Glad to see some logic and good sense getting posted. I too kind of "missed" the tOSU game because I was pretty sure it would turn out the way it did and -- why go through the anguish of it?

* College football is very much a weakest-link sport. You can work around a weak unit, but it will limit the ceiling for a team. A less talented unit creates dominoes that fall and create obstacles for other units. If your receivers can't get separation or have the size and skill to win 50-50 balls, that allows a defense to stay closer to the LOS and clamp down on your running game. Not being able to run the ball limits scores, first downs and hands possessions to your opponent, helping them wear down your defense.

In Franklin's early years the team lacked OL and DL talent and depth. Now it's wideouts. If Ohio State has a weak unit, they usually fix it in a year or two -- they can do that because they're Ohio State. PSU has had trouble with wideout recruiting for 6 years now and just can't seem to fix it. God Franklin has tried, but changing wideout coaches almost every year hasn't fixed the problem.

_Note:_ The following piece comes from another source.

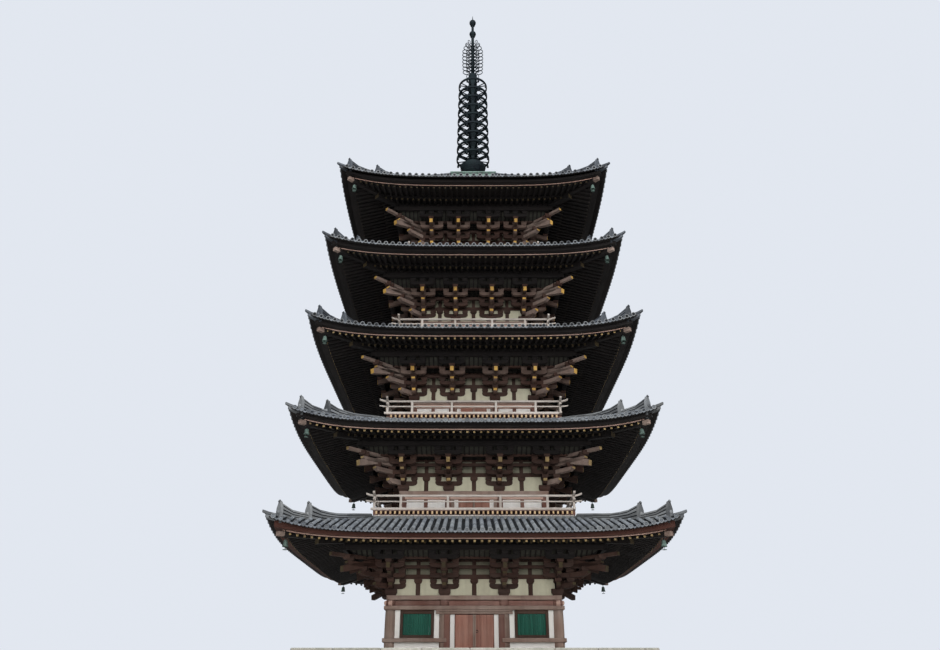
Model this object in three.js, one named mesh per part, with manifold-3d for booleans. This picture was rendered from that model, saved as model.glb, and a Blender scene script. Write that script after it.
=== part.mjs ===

* There's a really big difference between top 10-15 recruiting (where PSU averages out) and top 3 recruiting. And a big difference between a roster with a $20m NIL budget and whatever PSU's is.

* I've seen this asserted more and more lately and I think it's true -- college football outcomes at the highest level are 80 percent determined by roster -- talent. size, speed, depth. At the VERY highest level games are often decided by 2 or 3 superlative players -- like some of the Alabama QBs or Marvin Harrison. PSU gets lucky sometimes (Barkley, Godwin) but doesn't generally compete for such players.

* Coaching matters but it matters less and less the higher you go. Perfect example was Saturday. Andy Kotelnicki can scheme PSU to wins against top 10-15 teams. But against top 3 teams, schemes work less because players are so good and their athleticism can cancel out whatever advantage comes from creative play design.

* So -- be happy. PSU's a perennial top 10-15 team. PSU is not a national championship contender. Deal with it. A new head coach almost certainly would not magically lift PSU into the top 5 and would be much more likely to see PSU slide down to the lower reaches of the top 25-30.

Franklin is a great recruiter. He gets really good talent. Players love playing for him. But expecting him (or a successor) to win recruiting battles regularly with tOSU, Alabama, Georgia, Texas etc. and assemble a top 5 roster of players -- if you want to be realistic, that probably is not happening, given geography, talent, culture. No PSU coach is going to defy the laws of physics of college football. Of course mathematically possible but realistically it ain't happening. PSU is PSU, Ohio State is Ohio State and likely to remain so for the foreseeable future.
 
For people that don't watch the actual games, you guys sure post a lot on this board.